Short days, endless nights, mountainous snow abounds. Hark. A golden beam of hope appears, an invitation: "Do you want to go to Borneo?” Warm, exotic, saying goodbye to this tundra, sign me up. Friends and co-workers sputter: “Why Borneo?” My answer, “Because, it’s there," sounds hollow but it wields the necessary power to short-circuit most of these unwelcomed inquisitors. As always, a few hardy souls persist, like Ed, who has the audacity to utter: “Why not Hawaii? It’s closer and they have beautiful beaches.” No thanks, Mr. Wizard. I want a memorable adventure and unbeknownst to me, this wish is about to be granted ten-fold.
We're here. Operation Borneo is in full play. At the Wilderness Lodge, we’re unceremoniously saturated by a torrential downpour. I’m hoping somebody flips the switch and turns off this automatic carwash but apparently this isn’t a Disney ride.
After dropping off our gear, we're consuming Malaysian delicacies on the covered patio. Things are on the upswing until I notice that the “lowland setting “mentioned on the website is code for our soon-to-be underwater cocoon. Riverlets gain momentum, jump steps, and bathe our feet. Creatures, great, small and just plain scary like poisonous snakes ride the current onto the deck. Four-inch long rhinoceros bugs loiter on the wooden rails, waiting to join the party. The website somehow neglects to mention these unwanted jungle companions.

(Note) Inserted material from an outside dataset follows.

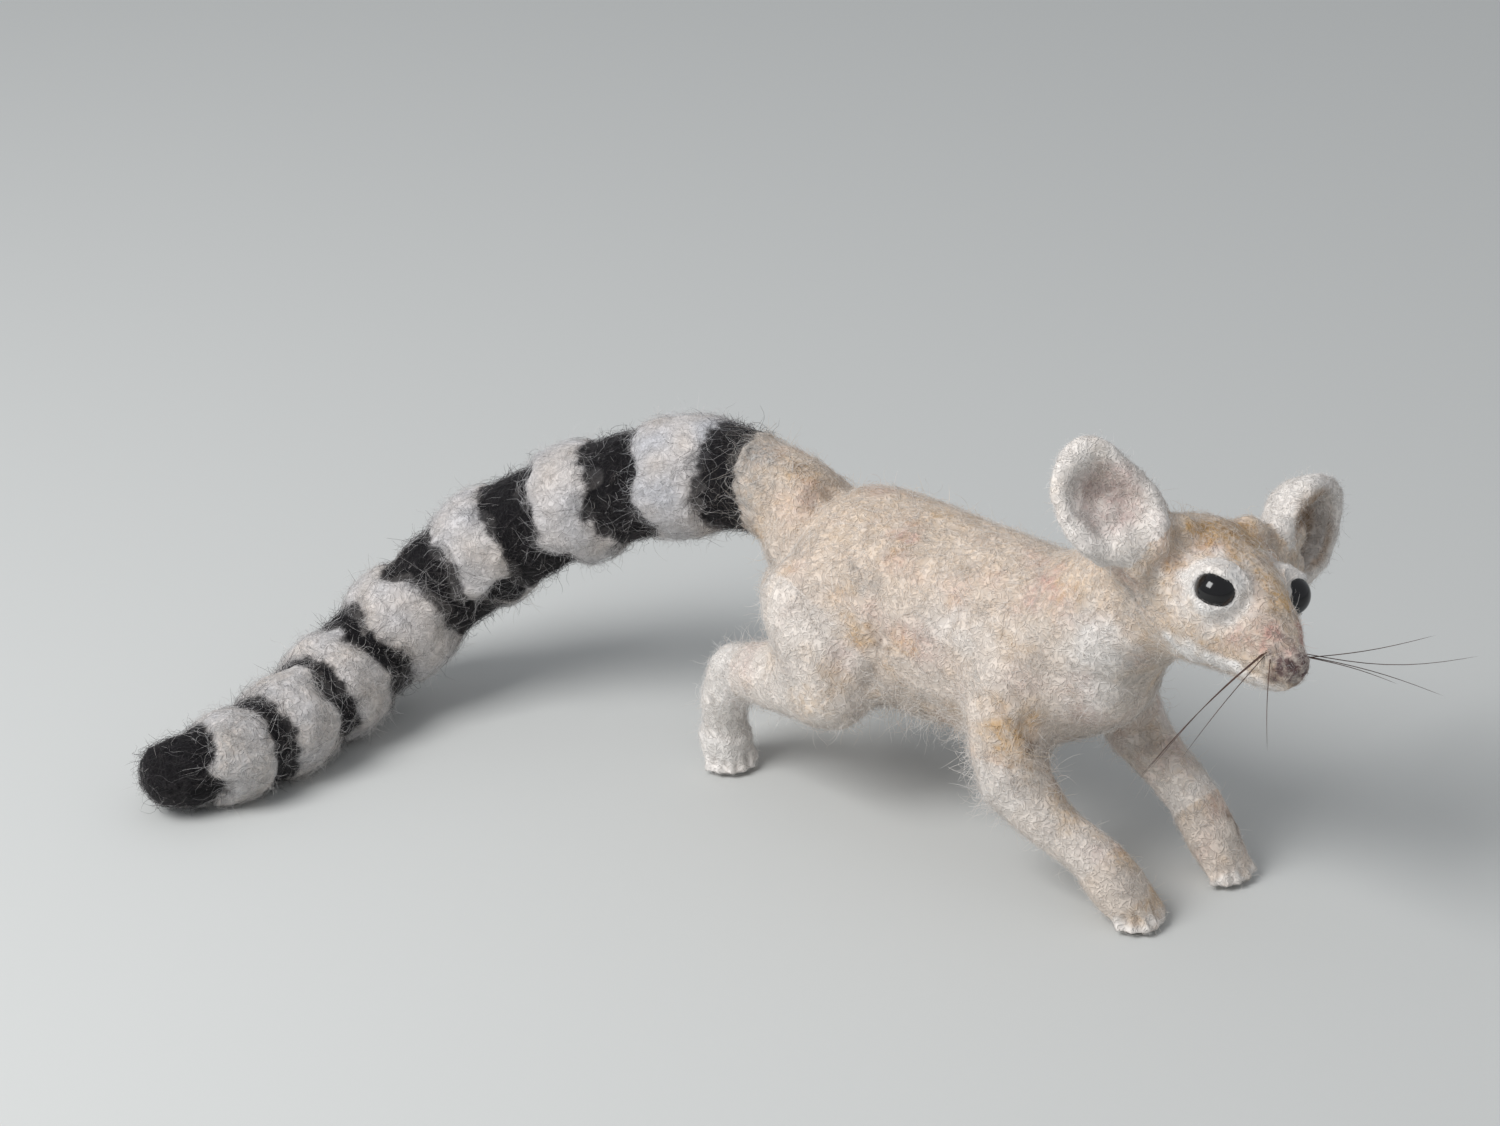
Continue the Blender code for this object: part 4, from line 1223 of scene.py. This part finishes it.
def lay(count, joints, longer, order, bend, lift, thinner):
    """Hairs that lie on the skin: their length and lift are shares of the nap's own."""
    root, normal, owner, dyes, places = ground.scatter(count, usual_density)
    depth = per_part(0)[owner] * MM
    step = per_part(1)[owner] * MM * longer * rng.uniform(0.6, 1.35, count) / (joints - 1)
    heading = lying_direction(root, normal, owner, order)
    turn = rng.normal(scale=bend, size=count)
    standing = 2.0 * (rng.random(count) < STANDING_SHARE)
    path = [root - normal * NAP_ROOT]
    foot = root
    for k in range(1, joints):
        ahead = foot + heading * step[:, None]
        found = [ground.tree.find_nearest(point)[:2] for point in ahead]
        foot = np.array([place for place, _ in found])
        up = np.array([face for _, face in found])
        rise = rng.uniform(0.2, 0.6 + 0.6 * k / joints, count) * (lift + standing * k / joints) * depth
        path.append(foot + up * rise[:, None])
        heading = in_plane(heading + np.cross(up, heading) * turn[:, None], up)
        turn = turn * 0.5 + rng.normal(scale=bend, size=count) * 0.85
    thick = per_part(2)[owner] * MM * thinner * rng.uniform(0.6, 1.3, count) / 2
    widths = thick[:, None] * taper(joints)
    return np.stack(path, axis=1), widths, stray_dyes(dyes, 0.05), rng.random(count), places


hair_pieces("nap", *lay(NAP_HAIRS, 5, 1.15, 0.35, 0.5, 0.7, 0.72))
hair_pieces("wandering_hairs", *lay(WANDERING_HAIRS, 6, 2.2, 0.2, 0.55, 0.9, 0.6))

# %% [markdown]
# ## Fly-away hairs
# A needle can't catch every fibre. The strays stand out and curl, and they tell the eye that this is
# wool and not clay. Each one turns about its own slanted axis, by an angle that drifts from step to
# step. Where the needle reaches badly, under the belly and behind the legs, they are long and many.

# %% Let some hairs fly
FLUFF_HAIRS = 5_000
FLY_HAIRS = 9_000
LOOSE_HAIRS = 2_600
FLY_JOINTS = 7
FLY_WIDTH = 0.021 * MM
FLY_ROOT = 0.1 * MM
# Each spot with loose curls: its place and its reach in millimetres.
LOOSE_SPOTS = []
for across in (0.14, 0.86):
    LOOSE_SPOTS += [(spot("haunches", 0.78, across, 0.14), 4.5), (spot("haunches", 0.98, across, 0.1), 5),
                    (spot("chest", 0.3, across, 0.12), 5), (spot("chest", 0.55, across, 0.12), 4)]
for side, inner, outer in (("right", 0.9, 0.3), ("left", 0.1, 0.7)):
    LOOSE_SPOTS += [(spot(f"hock_{side}", 0.9, 0.5, 0.7), 3.5), (spot(f"thigh_{side}", 0.9, inner, 0.1), 4),
                    (spot(f"upper_arm_{side}", 0.2, outer, 0.3), 4)]


def curls(root, normal, length, upright, turn):
    """Open curls that leave the skin at the root."""
    stray = unit(rng.normal(size=root.shape))
    heading = unit(normal * upright[:, None] + stray * (1 - upright)[:, None])
    axis = unit(rng.normal(size=root.shape) + normal * 0.6)
    path = [root - normal * FLY_ROOT]
    for _ in range(FLY_JOINTS - 1):
        path.append(path[-1] + heading * (length / (FLY_JOINTS - 1))[:, None])
        level = axis * (axis * heading).sum(axis=1, keepdims=True)
        swing = heading - level
        heading = level + swing * np.cos(turn)[:, None] + np.cross(axis, swing) * np.sin(turn)[:, None]
        turn = turn + rng.normal(0, 0.25, len(turn))
    return np.stack(path, axis=1)


def let_fly(count, density, shortest, longest, upright, turn):
    root, normal, owner, dyes, places = ground.scatter(count, density)
    scale = (per_part(1)[owner] / 2.6) ** 0.7
    length = (shortest + (longest - shortest) * rng.random(count) ** 1.7) * scale * MM
    paths = curls(root, normal, length, rng.uniform(*upright, count), rng.normal(0, turn, count))
    widths = FLY_WIDTH * rng.uniform(0.8, 1.3, count)[:, None] * taper(FLY_JOINTS, 0.4)
    return paths, widths, stray_dyes(dyes, 0.16), rng.uniform(0.4, 1.0, count), places


def near_loose_spots(points):
    near = np.zeros(len(points))
    for place, reach in LOOSE_SPOTS:
        near = np.maximum(near, bell(how_far(points, place), reach))
    return near


away_from_beads = 1 - near_beads(ground.points, 2.0)
fly_density = usual_density**0.6 * (0.15 + 0.85 * away_from_beads)
fluff_density = is_on(ground.owner, "tail") + 1.6 * is_on(ground.owner, "ear") * away_from_beads
loose_density = near_loose_spots(ground.points) + 0.0001
hair_pieces("fly_away", *let_fly(FLY_HAIRS, fly_density, 0.9, 4.2, (0.1, 0.6), 0.8))
hair_pieces("tail_fluff", *let_fly(FLUFF_HAIRS, fluff_density, 1.0, 2.6, (0.3, 0.9), 0.9))
hair_pieces("loose_curls", *let_fly(LOOSE_HAIRS, loose_density, 2.5, 6.0, (0.2, 0.7), 0.9))

# %% [markdown]
# ## Whiskers
# The whiskers are coarse dark hairs pushed through the muzzle. On the figure's right they hang in one
# loose bunch, on its left they stand out. They are thicker than wool and bare, so they get more sides.

# %% Push the whiskers through the muzzle
WHISKER_JOINTS = 10
WHISKER_WIDTH = 0.06 * MM
# Each whisker: root and tip in the face's frame, and how far its middle bows.
WHISKERS = (
    ((8.0, -3.3, -4.8), (9.6, -19.6, -20.6), (0.3, -0.9, 0.9)),
    ((7.8, -3.4, -5.0), (9.0, -19.2, -20.8), (0.5, -1.1, 0.7)),
    ((7.6, -3.4, -5.1), (9.2, -18.0, -19.6), (0.3, -0.7, 1.0)),
    ((7.9, -3.3, -5.3), (10.0, -14.2, -17.6), (0.5, -0.8, 0.4)),
    ((8.6, -3.0, -5.4), (14.6, -5.6, -14.6), (0.3, -0.6, 0.0)),
    ((8.4, 3.2, -4.6), (9.5, 32.5, -3.2), (0.4, 0.1, -1.1)),
    ((8.3, 3.3, -4.9), (11.5, 26.0, -8.0), (0.0, 0.0, 0.5)),
    ((8.3, 3.2, -5.0), (11.9, 16.5, -6.6), (0.0, 0.2, 0.3)),
    ((8.2, 3.3, -5.1), (9.7, 23.2, -0.8), (0.0, 0.0, -0.5)),
)


def whisker_material():
    """Horsehair: a smooth, dark, slightly glossy keratin rod."""
    made, tree, shader = new_material("dark_horsehair")
    place = add_node(tree, "TexCoord")
    streak = add_node(tree, "TexNoise", {"Vector": (place, "Object"), "Scale": 1 / (2.0 * MM)})
    streaked = {"Factor": (streak, "Fac"), 6: hex_colour("#241815"), 7: hex_colour("#6A4A3C")}
    tint = add_node(tree, "Mix", streaked, data_type="RGBA")
    rough = add_node(tree, "MapRange", {"Value": (streak, "Fac"), "To Min": 0.3, "To Max": 0.5})
    fill(shader, {"IOR": 1.55, "Base Color": (tint, 2), "Roughness": (rough, "Result")})
    return made


def whisker_paths():
    """Bowed lines from root to tip."""
    t = np.linspace(0, 1, WHISKER_JOINTS)[:, None]
    paths = []
    for root, tip, bow in np.array(WHISKERS):
        line = root + (tip - root) * t + bow * np.sin(pi * t)
        paths.append([on_face(*point) for point in line])
    return np.array(paths)


count = len(WHISKERS)
widths = np.full(count, WHISKER_WIDTH)[:, None] * taper(WHISKER_JOINTS)
places = np.column_stack([np.linspace(0.01, 0.9, count), np.full(count, 0.99)])
hair_piece("whiskers", whisker_paths(), widths, np.zeros((count, len(DYES))), np.zeros(count), places,
           whisker_material(), sides=5)
print("whiskers:", count)

# %% [markdown]
# ## Floor and light
# The figure stands on a plain pale floor. One broad lamp above and to its right stands for a window,
# and the pale world keeps the shadows soft. Black glass would show a second lamp as a second spot.

# %% Lay the floor
bm = bmesh.new()
bmesh.ops.create_grid(bm, x_segments=1, y_segments=1, size=2.0)
floor = link("floor", mesh_from(bm, "floor"))
floor_paint, _, floor_shader = new_material("matt_floor_paint")
fill(floor_shader, {"Base Color": hex_colour("#C9CAC8"), "Roughness": 0.9})
floor.data.materials.append(floor_paint)

# %% Light the figure
LAMP_DIRECTION = Vector((-0.20, -0.69, 0.72)).normalized()
LAMP_DISTANCE = 0.6
LAMP_SIZE = 0.30
LAMP_POWER = 3.1
WORLD_STRENGTH = 0.59
lamp = bpy.data.lights.new("window", "AREA")
lamp.size = LAMP_SIZE
lamp.energy = LAMP_POWER
window = link("window", lamp)
window.location = aim + LAMP_DIRECTION * LAMP_DISTANCE
window.rotation_euler = LAMP_DIRECTION.to_track_quat("Z", "Y").to_euler()
world = bpy.data.worlds.new("room")
world.use_nodes = True
fill(world.node_tree.nodes["Background"], {"Color": hex_colour("#DDE1E6"), "Strength": WORLD_STRENGTH})
bpy.context.scene.world = world
bpy.context.scene.view_settings.view_transform = "Standard"
print("lamp at, mm:", [round(c / MM) for c in window.location])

There’s our guide. He says: “Since we’re having heavy rain, we could wait and see if it lifts”. Someone interjects: “This is a Rainforest, not a sun forest. Let’s go.“ The guide half-smiles at the rookie (okay that be me) and off we go on our escapade.
Belatedly, I understand the guide’s hesitation. With sheets of rain encapsulating your body, it gets icy cold and the visibility drops. No, we probably won’t be seeing any orangutans today, no, not unless, Alf, the ‘80’s sitcom orangutan makes a cameo appearance but it's more likely that Alf is back at the lodge having a cup of hot chocolate to ward off the chill.

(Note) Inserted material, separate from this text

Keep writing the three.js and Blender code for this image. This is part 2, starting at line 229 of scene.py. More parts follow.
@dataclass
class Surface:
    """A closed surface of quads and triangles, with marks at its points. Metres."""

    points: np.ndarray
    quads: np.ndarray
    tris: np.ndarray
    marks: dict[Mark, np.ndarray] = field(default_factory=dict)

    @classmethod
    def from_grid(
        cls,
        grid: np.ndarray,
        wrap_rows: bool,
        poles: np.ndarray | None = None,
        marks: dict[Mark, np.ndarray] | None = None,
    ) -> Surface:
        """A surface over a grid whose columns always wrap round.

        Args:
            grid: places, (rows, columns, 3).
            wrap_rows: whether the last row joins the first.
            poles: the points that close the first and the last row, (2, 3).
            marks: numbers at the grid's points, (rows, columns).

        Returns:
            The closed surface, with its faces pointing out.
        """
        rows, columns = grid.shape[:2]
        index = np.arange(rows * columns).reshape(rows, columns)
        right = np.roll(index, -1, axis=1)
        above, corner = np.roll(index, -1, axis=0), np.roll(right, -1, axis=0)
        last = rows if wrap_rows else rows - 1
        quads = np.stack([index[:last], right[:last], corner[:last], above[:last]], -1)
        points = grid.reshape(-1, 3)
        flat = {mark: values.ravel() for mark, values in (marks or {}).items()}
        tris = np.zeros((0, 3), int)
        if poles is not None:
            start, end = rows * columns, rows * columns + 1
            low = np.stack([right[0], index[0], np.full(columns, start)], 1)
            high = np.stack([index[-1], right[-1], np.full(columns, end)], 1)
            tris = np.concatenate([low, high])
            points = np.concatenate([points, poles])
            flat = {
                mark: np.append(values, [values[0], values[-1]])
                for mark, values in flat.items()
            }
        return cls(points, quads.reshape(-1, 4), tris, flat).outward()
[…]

Sloshing along, the guide nonchalantly mentions if we're lucky or, perhaps, unlucky, we may spot the Brown Leeches or maybe the Tiger Leeches which are about 4 centimeters or 1½ inches long. My well-rehearsed mantra: “No worries,” the magical incantation I’ve heard in Australia, resonates within my mind. Besides, how much harm could a small thing like that do?

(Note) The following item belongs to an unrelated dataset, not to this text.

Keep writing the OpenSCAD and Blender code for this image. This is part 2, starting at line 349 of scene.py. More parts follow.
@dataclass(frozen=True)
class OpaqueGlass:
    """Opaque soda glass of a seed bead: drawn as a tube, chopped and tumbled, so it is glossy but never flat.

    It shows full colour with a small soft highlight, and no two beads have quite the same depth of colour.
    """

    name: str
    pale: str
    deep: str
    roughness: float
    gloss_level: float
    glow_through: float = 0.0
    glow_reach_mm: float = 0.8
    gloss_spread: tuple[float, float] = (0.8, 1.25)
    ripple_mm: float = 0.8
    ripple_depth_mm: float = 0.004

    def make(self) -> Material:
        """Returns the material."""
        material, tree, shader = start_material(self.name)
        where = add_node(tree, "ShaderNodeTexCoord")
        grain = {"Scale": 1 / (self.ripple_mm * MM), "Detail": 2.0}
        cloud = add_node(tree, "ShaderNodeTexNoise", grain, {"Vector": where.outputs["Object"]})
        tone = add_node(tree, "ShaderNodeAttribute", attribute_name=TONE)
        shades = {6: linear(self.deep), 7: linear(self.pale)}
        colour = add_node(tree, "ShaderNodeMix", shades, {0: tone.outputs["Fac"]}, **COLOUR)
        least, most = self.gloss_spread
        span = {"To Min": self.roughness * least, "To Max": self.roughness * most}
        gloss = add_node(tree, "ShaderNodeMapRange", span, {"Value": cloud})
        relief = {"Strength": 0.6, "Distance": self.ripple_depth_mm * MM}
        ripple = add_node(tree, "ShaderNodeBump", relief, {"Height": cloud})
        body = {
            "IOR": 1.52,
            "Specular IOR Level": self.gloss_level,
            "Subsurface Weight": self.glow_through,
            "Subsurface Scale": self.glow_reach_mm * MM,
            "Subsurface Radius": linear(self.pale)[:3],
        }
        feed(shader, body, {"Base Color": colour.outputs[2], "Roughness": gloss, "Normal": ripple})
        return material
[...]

We expend no effort in catching a glimpse of these buggers. Leeches have a built-in advantage called, thermoreception, which loosely translated means radar for fresh, warm meat. Dinner is now served and we are the main entrée.
In an organized leech assault, instant intimacy occurs. No bodily area is off limits for leeches or your hiking buddies. Within a five-minute period, I flick fourteen leeches off my new pal, Richard.
Fortunately, my body is draped å la Ninja warrior but leapin’ leeches don’t care. These Houdini-like creatures mean business. Like pre-programmed grenades, they try to burrow in and hotwire my blood. Luckily, Jean, who walks behind me, grooms me like the orangutan she still has hopes of seeing on this hike.
The rain lessens. I can see without flapping my hands like windshield wipers. The bad news is the commandos are now popping out in full force from the trees and the ground. As I wear an external tiara of leeches, I take solace in my belief; no leeches have breached my security barrier.
Eureka, the lodge is in sight but instead of stopping for a cocktail our next task is to de-leech each other. Richard, bitten five times already, is an obvious leech magnet. As he takes off his shirt I spot an intruder freeloading in his armpit. Reaching over, I yank the leech off.
It looks good. I believe I'm “leech-less.” Back in my room, I take my gloves off. I see a streak of blood. “Jaws” has gotten in. He's having a feast. I fling the little guy into the sink and set my camera on movie mode. Thermoreception ensues when I place my finger like a wand over the star of my video and we do a dancing duet. Finishing the choreography, I gracefully transport the leech back out into the pouring rain.
It’s time for a friendly face. Alf, where are you?
Movie Disclaimer Rights:
No leeches were harmed in the making of this film, only humans, and yes, Ed, I’m interested in perusing your Hawaiian travel guide.